» **TASK REQUIREMENTS**
Find every line in the records below that contains the word "this", and copy each such line.

[Rows from a 3D modeling dataset]
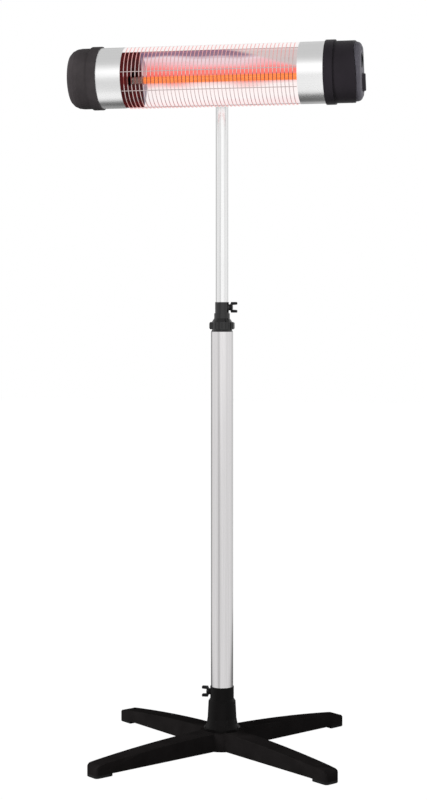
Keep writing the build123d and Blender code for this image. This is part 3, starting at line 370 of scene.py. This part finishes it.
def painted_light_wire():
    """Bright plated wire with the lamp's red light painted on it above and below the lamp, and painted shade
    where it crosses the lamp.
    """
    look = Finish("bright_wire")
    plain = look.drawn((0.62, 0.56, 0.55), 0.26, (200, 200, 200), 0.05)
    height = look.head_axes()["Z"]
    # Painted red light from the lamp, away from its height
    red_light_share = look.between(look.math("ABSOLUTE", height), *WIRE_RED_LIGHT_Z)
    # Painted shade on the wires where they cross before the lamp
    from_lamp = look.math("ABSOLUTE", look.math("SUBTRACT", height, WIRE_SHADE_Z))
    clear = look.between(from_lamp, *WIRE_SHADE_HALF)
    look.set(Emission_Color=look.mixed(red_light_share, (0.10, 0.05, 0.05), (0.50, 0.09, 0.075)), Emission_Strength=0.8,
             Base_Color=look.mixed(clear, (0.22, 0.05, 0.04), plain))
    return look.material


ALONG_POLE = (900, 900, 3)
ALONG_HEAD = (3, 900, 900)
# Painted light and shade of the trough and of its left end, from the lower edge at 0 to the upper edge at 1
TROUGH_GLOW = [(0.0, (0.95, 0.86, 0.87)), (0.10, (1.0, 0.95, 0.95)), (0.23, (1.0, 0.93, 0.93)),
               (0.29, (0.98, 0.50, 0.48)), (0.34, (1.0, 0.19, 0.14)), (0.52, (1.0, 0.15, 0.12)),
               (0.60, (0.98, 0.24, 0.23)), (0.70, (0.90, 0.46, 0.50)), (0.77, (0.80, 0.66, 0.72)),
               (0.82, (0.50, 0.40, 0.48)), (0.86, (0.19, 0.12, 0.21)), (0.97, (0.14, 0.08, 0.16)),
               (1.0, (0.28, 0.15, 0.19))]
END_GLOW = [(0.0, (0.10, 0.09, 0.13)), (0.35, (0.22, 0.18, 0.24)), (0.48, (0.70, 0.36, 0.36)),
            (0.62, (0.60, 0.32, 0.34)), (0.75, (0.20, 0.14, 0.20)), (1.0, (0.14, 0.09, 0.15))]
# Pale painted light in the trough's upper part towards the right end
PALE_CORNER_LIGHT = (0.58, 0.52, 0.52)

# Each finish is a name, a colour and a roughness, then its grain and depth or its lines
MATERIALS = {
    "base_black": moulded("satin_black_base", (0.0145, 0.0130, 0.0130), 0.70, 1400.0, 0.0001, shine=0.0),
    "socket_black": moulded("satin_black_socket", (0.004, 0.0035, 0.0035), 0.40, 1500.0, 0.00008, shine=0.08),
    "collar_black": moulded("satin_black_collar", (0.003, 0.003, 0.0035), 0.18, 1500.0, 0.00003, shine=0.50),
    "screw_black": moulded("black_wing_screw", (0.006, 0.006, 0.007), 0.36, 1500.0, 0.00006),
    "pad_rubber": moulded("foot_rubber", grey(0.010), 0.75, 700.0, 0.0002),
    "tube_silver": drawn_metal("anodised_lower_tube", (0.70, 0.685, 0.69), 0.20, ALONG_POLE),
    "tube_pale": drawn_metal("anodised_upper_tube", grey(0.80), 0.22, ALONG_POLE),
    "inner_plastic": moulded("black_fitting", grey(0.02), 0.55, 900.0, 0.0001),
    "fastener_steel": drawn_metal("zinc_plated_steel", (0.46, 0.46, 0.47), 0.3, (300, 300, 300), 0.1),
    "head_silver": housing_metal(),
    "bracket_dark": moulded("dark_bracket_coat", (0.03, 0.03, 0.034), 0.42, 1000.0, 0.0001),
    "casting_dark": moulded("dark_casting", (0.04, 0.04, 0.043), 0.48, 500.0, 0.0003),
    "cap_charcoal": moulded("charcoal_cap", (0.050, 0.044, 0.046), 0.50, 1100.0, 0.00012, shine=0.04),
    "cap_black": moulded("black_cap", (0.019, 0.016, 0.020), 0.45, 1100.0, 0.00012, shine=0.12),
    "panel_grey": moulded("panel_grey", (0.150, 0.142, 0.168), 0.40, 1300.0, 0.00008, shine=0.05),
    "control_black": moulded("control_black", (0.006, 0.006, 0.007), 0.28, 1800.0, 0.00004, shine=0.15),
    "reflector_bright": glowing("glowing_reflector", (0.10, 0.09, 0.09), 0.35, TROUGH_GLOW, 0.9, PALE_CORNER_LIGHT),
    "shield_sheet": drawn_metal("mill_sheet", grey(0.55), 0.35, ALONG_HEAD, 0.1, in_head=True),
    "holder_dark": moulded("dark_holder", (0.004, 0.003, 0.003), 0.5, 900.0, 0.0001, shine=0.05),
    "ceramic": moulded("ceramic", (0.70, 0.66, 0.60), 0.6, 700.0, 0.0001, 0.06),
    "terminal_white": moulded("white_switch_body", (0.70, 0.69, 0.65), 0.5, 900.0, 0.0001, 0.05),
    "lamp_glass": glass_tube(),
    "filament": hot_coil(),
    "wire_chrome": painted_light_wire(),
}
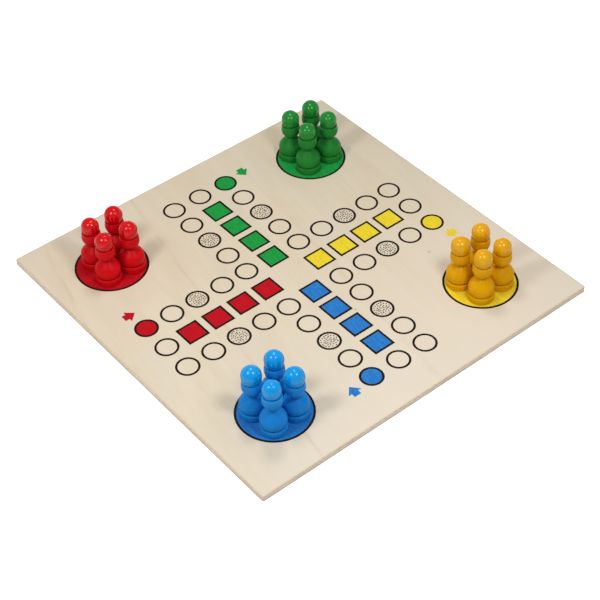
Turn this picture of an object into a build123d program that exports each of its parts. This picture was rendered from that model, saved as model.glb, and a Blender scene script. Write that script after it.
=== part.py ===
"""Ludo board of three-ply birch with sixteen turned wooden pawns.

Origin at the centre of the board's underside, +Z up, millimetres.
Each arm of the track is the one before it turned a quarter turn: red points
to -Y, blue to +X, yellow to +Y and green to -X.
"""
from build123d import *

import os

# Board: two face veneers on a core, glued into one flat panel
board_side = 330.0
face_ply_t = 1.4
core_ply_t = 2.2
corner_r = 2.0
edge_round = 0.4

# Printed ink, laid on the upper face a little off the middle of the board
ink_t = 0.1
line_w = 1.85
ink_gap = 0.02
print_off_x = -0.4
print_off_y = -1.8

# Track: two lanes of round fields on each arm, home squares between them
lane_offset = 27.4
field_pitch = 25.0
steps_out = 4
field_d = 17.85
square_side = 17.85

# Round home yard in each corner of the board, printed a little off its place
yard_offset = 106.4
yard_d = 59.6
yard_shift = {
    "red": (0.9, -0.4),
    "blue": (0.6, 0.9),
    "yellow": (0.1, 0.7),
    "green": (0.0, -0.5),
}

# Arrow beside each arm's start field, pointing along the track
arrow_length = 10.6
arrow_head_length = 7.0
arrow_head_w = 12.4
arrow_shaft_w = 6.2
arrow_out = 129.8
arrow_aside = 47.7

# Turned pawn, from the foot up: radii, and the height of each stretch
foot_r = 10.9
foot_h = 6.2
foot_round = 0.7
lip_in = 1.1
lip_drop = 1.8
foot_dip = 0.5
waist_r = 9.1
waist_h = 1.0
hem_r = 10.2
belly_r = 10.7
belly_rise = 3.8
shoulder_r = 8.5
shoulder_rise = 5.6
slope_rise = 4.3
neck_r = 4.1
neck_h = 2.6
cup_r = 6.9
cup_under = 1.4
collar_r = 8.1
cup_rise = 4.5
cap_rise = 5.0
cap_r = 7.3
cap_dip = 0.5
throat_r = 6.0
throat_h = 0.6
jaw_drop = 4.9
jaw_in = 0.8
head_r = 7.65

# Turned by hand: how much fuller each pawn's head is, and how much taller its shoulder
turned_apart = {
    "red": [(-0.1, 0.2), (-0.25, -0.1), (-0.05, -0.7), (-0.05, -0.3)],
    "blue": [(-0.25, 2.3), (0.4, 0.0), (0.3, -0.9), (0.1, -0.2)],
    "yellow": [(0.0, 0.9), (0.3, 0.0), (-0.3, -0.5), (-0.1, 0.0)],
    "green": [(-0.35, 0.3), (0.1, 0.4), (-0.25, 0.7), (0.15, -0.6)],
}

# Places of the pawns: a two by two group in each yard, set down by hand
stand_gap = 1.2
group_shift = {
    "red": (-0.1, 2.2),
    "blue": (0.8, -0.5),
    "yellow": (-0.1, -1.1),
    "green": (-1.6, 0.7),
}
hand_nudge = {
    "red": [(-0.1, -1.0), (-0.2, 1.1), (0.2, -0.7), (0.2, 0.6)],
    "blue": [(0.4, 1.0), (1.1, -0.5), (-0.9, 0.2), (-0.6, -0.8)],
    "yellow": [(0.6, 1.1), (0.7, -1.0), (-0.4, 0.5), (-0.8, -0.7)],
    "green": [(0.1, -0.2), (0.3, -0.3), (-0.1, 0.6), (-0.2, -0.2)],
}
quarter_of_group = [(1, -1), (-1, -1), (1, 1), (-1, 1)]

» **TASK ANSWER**
Keep writing the build123d and Blender code for this image. This is part 3, starting at line 370 of scene.py. This part finishes it.
Turn this picture of an object into a build123d program that exports each of its parts. This picture was rendered from that model, saved as model.glb, and a Blender scene script. Write that script after it.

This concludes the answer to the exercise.